2.1. Anxiety disorder prevalence in children

Although an essential body of data are available about the epidemiology of anxiety disorders, the evidence for prevalence presented are highly fragmented and the reports for prevalence varies considerably (Baxter et al., 2012).

According to global epidemiological data evidence, mental disorders is a difficult task, due to significant absence of officially data for many geographical regions globally. These evidence are less in pediatric patients – children, particularly in low to middle income countries where other concerns are in the front line. The above issue of data absence, is highlighted in the Global Burden of Disease Study 2010 (Whiteford et al., 2013).

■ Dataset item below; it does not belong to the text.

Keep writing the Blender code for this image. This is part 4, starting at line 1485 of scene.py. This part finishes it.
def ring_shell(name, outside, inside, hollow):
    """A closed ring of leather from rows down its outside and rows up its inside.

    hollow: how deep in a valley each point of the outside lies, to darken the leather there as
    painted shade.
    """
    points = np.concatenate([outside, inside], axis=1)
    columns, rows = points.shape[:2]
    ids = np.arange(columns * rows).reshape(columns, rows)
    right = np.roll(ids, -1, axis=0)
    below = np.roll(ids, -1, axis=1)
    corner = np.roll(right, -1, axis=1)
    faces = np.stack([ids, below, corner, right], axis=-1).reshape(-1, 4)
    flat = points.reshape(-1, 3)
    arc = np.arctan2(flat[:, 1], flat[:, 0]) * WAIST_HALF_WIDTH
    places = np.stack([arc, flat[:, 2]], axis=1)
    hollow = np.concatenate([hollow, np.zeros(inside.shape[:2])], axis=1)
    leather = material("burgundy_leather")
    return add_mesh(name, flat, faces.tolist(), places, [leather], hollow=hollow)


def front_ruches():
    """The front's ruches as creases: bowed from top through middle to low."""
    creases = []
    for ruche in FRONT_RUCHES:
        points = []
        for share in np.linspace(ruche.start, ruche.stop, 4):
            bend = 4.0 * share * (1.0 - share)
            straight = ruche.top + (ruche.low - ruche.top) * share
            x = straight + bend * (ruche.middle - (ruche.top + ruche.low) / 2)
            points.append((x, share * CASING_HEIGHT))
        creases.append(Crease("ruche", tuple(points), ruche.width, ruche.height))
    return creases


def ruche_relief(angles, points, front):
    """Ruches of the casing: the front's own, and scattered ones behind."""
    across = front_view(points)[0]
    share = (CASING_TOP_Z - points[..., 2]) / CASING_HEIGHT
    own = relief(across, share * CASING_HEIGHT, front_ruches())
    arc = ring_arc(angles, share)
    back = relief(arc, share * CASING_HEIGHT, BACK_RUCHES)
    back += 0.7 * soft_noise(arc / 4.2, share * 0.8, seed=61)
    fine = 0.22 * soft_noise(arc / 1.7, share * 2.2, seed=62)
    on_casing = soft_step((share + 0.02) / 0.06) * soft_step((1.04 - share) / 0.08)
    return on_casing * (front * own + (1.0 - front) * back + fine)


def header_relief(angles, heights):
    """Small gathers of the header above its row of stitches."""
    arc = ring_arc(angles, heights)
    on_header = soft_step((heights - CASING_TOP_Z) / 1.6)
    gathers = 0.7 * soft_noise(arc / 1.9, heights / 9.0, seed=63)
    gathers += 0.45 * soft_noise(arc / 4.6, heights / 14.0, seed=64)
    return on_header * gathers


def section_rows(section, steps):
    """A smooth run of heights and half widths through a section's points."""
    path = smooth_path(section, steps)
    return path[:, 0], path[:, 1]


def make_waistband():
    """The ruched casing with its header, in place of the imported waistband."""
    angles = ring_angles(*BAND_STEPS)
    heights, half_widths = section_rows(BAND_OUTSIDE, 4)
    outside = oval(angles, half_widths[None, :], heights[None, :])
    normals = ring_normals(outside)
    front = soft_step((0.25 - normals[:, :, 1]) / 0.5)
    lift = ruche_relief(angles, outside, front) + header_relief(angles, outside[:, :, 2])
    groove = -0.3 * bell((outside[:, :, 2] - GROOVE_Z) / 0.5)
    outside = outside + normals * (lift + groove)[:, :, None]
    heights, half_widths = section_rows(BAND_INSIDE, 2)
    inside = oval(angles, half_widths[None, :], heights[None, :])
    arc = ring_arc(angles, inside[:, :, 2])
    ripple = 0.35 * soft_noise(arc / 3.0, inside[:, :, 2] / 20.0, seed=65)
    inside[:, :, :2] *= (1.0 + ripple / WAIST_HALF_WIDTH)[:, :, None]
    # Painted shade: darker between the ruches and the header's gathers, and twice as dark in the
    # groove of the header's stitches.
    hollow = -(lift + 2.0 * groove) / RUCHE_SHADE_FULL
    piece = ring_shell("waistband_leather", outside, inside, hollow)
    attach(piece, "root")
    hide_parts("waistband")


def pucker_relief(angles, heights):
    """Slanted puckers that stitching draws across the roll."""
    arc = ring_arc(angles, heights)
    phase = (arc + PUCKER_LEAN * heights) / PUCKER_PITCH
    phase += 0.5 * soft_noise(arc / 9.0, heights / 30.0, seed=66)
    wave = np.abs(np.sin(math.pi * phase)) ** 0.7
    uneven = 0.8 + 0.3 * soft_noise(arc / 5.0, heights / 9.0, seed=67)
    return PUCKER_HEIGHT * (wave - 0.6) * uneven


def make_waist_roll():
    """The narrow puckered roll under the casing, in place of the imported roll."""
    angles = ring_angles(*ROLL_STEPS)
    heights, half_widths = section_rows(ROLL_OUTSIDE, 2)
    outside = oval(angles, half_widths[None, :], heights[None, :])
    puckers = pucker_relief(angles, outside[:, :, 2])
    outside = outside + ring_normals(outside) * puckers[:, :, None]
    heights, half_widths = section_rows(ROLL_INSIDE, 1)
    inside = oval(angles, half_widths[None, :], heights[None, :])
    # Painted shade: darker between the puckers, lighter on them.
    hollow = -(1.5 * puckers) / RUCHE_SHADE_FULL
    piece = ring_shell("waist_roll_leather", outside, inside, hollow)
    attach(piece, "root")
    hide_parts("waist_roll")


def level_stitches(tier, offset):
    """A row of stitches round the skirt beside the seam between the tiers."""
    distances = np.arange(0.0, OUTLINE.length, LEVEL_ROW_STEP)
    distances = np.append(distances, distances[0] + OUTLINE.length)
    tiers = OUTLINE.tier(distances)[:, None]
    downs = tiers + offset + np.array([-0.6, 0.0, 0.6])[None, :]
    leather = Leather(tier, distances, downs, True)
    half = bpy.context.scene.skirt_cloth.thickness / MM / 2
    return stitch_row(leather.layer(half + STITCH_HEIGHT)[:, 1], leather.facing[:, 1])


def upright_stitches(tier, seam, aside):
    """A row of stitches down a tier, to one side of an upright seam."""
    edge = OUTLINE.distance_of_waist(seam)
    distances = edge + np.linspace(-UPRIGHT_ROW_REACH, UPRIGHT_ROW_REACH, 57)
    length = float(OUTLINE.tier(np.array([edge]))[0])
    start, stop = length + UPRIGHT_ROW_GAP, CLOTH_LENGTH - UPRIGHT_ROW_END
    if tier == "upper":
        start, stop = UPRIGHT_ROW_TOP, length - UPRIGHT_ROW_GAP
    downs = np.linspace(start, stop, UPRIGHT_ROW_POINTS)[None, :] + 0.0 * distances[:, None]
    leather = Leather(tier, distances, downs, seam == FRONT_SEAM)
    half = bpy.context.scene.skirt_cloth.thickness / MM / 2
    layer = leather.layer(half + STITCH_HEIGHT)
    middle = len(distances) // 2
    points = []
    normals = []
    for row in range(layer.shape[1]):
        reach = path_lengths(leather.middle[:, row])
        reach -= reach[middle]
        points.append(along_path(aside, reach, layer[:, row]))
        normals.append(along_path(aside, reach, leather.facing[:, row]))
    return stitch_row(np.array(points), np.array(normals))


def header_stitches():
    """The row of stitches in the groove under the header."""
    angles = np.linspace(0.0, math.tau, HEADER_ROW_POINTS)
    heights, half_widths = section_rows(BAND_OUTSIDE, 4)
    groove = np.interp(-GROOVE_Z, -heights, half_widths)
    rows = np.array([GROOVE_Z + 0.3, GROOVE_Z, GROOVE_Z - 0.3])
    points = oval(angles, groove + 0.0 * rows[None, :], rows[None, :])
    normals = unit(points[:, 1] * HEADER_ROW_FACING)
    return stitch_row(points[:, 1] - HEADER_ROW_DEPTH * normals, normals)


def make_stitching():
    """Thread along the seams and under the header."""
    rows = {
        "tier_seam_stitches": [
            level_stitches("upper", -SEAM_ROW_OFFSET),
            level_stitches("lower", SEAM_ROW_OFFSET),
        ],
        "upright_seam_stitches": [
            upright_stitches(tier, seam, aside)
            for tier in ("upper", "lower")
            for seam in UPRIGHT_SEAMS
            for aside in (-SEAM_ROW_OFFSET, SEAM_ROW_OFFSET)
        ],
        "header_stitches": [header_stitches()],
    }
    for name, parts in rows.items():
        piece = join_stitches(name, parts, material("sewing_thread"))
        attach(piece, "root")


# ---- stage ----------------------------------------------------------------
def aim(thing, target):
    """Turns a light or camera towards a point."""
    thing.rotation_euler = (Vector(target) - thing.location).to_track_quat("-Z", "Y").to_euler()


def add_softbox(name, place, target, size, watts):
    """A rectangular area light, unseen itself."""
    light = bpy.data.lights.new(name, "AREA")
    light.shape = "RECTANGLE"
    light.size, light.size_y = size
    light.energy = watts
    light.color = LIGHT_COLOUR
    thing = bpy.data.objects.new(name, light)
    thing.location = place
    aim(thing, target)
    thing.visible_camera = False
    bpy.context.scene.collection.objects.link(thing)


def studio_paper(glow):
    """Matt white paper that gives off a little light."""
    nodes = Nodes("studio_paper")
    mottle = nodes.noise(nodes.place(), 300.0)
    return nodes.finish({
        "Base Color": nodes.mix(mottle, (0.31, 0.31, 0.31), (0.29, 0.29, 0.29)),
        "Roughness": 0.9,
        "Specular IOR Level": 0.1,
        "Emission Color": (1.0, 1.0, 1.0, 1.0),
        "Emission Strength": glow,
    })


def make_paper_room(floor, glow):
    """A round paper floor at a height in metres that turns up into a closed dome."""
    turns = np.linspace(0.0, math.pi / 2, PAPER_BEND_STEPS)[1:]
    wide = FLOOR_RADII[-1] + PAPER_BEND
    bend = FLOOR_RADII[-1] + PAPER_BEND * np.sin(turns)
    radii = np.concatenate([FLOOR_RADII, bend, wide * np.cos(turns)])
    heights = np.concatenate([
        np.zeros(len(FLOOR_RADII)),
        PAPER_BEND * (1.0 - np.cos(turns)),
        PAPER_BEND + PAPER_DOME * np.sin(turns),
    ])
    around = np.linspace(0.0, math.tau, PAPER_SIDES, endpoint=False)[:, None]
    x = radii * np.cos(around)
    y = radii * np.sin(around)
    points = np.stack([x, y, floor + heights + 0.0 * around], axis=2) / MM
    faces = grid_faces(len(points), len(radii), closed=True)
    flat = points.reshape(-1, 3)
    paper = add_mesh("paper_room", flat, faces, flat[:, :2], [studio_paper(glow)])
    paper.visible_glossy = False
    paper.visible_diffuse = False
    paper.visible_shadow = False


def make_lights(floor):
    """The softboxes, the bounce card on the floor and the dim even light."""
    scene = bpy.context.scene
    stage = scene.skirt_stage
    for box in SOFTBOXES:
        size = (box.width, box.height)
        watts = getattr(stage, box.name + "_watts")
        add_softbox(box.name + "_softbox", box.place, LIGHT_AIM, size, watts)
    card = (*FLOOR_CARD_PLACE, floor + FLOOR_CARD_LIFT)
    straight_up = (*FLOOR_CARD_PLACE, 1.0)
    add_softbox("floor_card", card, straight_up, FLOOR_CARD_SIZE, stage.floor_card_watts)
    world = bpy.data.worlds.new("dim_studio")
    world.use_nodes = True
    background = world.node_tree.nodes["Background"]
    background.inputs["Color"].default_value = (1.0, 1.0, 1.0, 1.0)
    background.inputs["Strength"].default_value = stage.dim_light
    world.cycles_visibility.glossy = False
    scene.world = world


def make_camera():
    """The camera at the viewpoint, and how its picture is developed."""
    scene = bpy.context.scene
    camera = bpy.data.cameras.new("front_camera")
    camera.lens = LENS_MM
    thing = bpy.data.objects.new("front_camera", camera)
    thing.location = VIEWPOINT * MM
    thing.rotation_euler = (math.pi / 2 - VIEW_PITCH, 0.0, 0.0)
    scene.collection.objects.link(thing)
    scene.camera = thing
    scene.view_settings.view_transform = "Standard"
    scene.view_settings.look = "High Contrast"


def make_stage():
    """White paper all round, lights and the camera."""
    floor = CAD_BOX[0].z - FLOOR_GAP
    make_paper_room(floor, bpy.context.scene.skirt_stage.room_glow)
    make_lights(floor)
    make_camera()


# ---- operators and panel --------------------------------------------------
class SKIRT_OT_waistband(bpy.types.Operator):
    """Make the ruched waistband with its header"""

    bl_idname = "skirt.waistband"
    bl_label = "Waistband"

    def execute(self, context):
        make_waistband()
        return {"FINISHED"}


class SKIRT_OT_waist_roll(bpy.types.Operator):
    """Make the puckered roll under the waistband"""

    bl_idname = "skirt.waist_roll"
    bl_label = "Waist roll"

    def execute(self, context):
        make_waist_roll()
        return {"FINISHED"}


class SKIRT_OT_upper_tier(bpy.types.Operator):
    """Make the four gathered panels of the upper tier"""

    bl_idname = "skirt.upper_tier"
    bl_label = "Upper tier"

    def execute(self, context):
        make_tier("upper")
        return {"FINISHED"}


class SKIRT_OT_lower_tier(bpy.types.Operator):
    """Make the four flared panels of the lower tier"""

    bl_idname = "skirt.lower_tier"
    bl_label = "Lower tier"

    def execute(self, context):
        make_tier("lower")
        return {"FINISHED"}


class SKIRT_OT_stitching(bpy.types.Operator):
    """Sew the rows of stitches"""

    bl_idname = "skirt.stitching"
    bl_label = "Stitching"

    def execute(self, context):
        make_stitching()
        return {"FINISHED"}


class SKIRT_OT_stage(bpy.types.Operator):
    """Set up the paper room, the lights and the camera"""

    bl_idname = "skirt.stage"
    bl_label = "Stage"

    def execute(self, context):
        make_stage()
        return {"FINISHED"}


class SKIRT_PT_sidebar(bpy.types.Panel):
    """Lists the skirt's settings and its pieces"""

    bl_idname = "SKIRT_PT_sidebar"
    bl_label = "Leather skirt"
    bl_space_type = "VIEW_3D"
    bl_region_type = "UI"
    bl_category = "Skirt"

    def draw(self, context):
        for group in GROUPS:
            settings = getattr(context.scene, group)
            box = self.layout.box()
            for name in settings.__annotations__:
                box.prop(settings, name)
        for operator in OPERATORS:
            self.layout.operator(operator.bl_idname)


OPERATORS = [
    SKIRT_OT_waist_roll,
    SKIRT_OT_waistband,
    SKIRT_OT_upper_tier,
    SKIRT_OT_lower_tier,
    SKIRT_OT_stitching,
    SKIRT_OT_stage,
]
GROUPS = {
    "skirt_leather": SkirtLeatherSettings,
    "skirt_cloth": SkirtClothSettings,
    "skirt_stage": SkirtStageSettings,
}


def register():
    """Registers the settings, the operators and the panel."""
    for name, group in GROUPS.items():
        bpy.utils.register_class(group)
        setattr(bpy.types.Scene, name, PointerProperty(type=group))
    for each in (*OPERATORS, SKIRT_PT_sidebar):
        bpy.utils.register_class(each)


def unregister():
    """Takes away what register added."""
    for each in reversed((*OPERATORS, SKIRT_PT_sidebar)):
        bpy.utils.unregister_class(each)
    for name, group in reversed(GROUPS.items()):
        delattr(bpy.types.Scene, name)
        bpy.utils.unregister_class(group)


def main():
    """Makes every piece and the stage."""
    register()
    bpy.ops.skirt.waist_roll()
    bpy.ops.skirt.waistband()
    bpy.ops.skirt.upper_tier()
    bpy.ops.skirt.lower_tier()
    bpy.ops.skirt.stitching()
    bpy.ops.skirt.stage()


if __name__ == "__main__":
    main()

Childhood mental disorders epidemiologically data, were remain relatively constant during the 21 world regions defined by Global Burden of Disease Study 2010. However, these prevalence rates were based on sporadic data, for some disorders or no data for specific disorders in childhood. According to the12-month global prevalence of childhood mental disorders in 2010 is shown that, anxiety disorder rates were higher in adolescents between the age of 15 to 19 years old and especially in females (32,2% general rate, 3,74% in males and 7,02% in females). Moreover The anxiety disorder rates in children between the age of 5 to 9 years old were (5,4%) and 21,8% in children between the age of 10-14. In both groups of children, the percentages of prevalence were higher in females.

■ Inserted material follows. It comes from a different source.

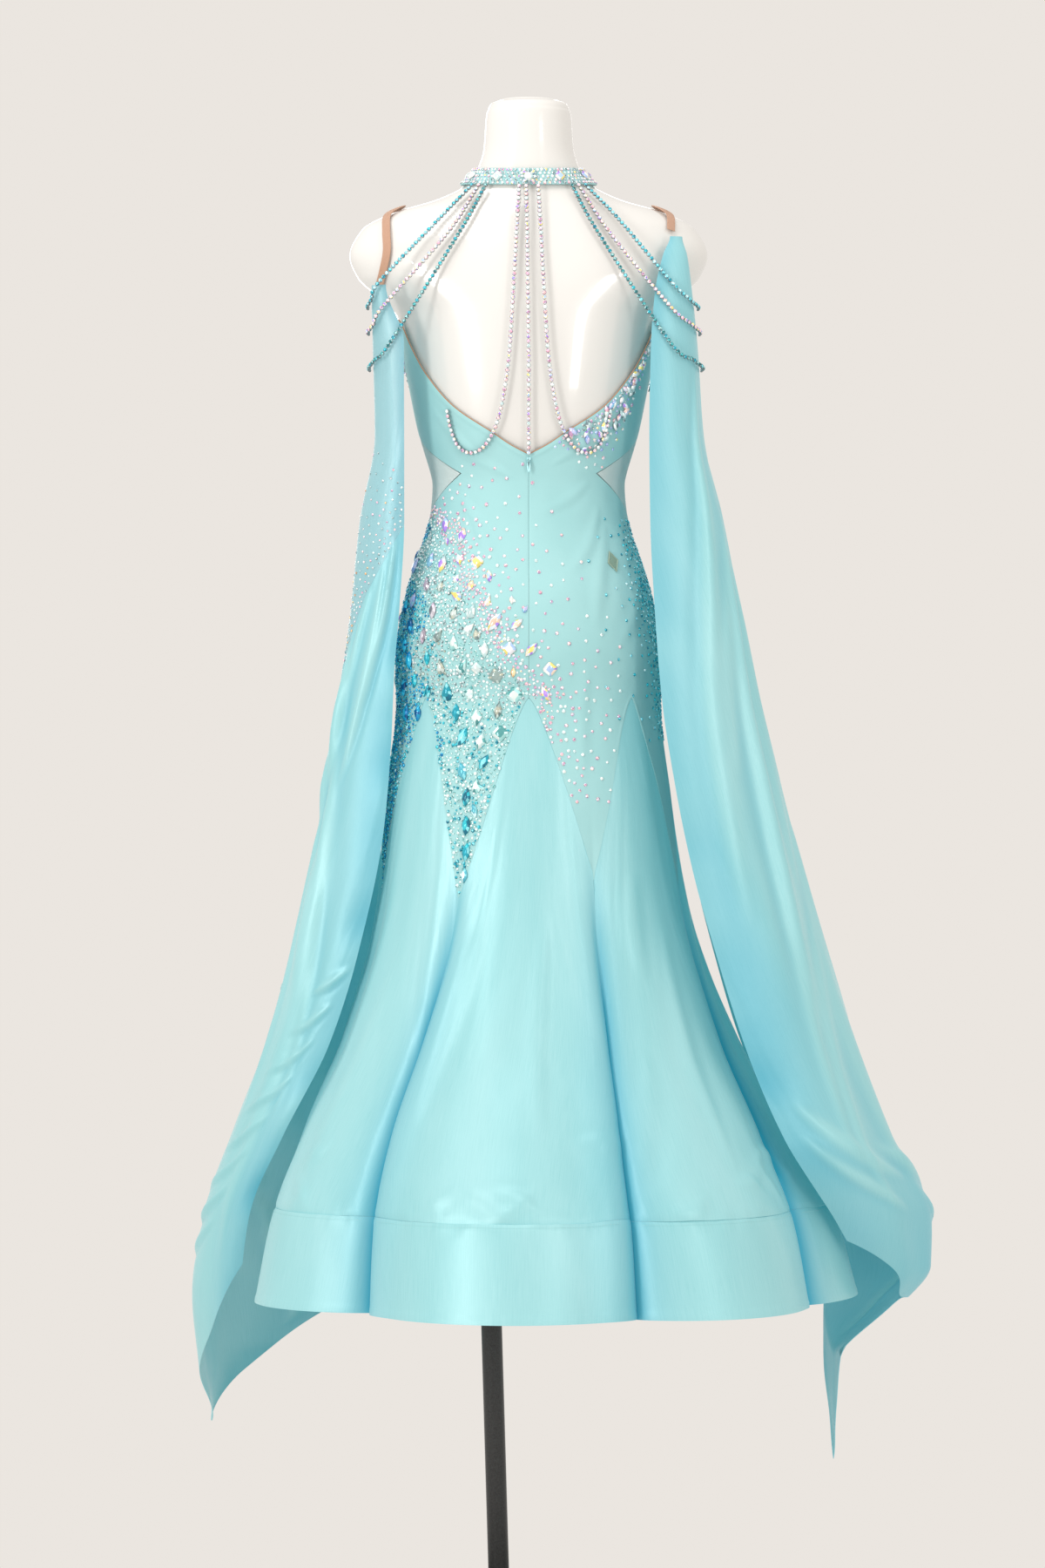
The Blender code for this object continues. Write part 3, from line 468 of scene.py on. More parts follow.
def tube_mesh(points, radius, sides):
    """Vertices and faces of a tube with flat ends along a line of points."""
    points = np.asarray(points, float)
    ahead = unit(np.gradient(points, axis=0))
    guide = UP if abs(ahead[0][2]) < 0.9 else np.array([1.0, 0.0, 0.0])
    side = []
    last = np.cross(ahead[0], guide)
    for direction in ahead:
        last = last - direction * np.dot(last, direction)
        last /= np.linalg.norm(last)
        side.append(last)
    side = np.array(side)
    up = np.cross(ahead, side)
    turn = np.arange(sides) / sides * 2 * np.pi
    ring = (side[:, None] * np.cos(turn)[None, :, None] + up[:, None] * np.sin(turn)[None, :, None])
    verts = (points[:, None] + ring * radius).reshape(-1, 3)
    faces = []
    for n in range(len(points) - 1):
        for k in range(sides):
            a, b = n * sides + k, n * sides + (k + 1) % sides
            faces.append((a, b, b + sides, a + sides))
    faces.append(tuple(range(sides))[::-1])
    faces.append(tuple(range((len(points) - 1) * sides, len(points) * sides)))
    return verts, faces


def joined(parts):
    """Several vertex and face lists put together."""
    verts, faces, start = [], [], 0
    for some_verts, some_faces in parts:
        verts.append(np.asarray(some_verts, float))
        faces += [tuple(v + start for v in face) for face in some_faces]
        start += len(some_verts)
    return np.vstack(verts), faces


def mesh_object(name, verts, faces, material, smooth=40):
    """An object from vertices and faces, with its faces turned outwards."""
    mesh = bpy.data.meshes.new(name)
    mesh.from_pydata([tuple(v) for v in verts], [], faces)
    bm = bmesh.new()
    bm.from_mesh(mesh)
    bmesh.ops.recalc_face_normals(bm, faces=bm.faces[:])
    if bm.calc_volume(signed=True) < 0:
        bmesh.ops.reverse_faces(bm, faces=bm.faces[:])
    bm.to_mesh(mesh)
    bm.free()
    if smooth:
        mesh.shade_smooth()
        mesh.set_sharp_from_angle(angle=math.radians(smooth))
    return new_object(name, mesh, material)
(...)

These systematic reviews were then updated for GBD 2013, were the data for mental disorders in children and adolescents were sparse. This resulted in large uncertainty intervals around burden estimates despite mental disorders being found as the leading cause of disability in those aged under 25 years. Moreover, lack of absence of empirical data restricts the visibility of mental disorders in comparison with other diseases in childhood and makes it difficult to advocate for their inclusion as a priority in health initiatives

2.2. Anxiety disorder clinical features

The main clinical features of Separation Anxiety Disorder (SAD) is, the inordinate and developmental inappropriate anxiety about separation from the home or from attachment figures. The leading symptoms of that type of mental disorder, refers to anticipatory anxiety regarding separation events, persistent concerns about losing or being separated from an attachment figure, school denial, unwillingness to stay alone in the home, or to sleep alone, recurrent nightmares with a separation theme, and somatic complaints.

In particular, the clinical feature of school refusal has been reported to happen in about 75% of children with SAD, and also SAD occurs in 70%to 80% of children presenting with school refusal. In that case, epidemiologic studies exhibit that the rates of prevalence are from 3.5% to 5.1% with a mean age of onset from 4.3 to 8.0 years old (Masi et al., 2001).

One area that has attracted considerable attention is the potential link between childhood SAD and panic disorder in adulthood. Indirect support for this hypothesis is provided by retrospective studies of adults with anxiety disorders. Furthermore, the developmental sequel between childhood anxiety disorders and panic disorders in adult age, is also supported by the biologic challenge study, of Pine et al. (2000). Researchers at this study found that, children who suffer from SAD (but not social phobia) they showed respiratory changes during carbon dioxide inhalation that which had common characteristics with adults’ panic attacks. In a similar study, children with SAD and parents who suffer with panic attacks, were found to have significant percentage of atopic disorders, including asthma and allergies (Slattery et al., 2002).

On the other hand, Generalized Anxiety Disorder (GAD) in childhood, is characterized by immoderate worry and stress about daily life events that the child is not able to control effectively. That anxiety is expressed on most days and has a duration for at least 6 months, and also there is an extended distress or difficulty in performing everyday processes (Gale & Millichamp., 2016).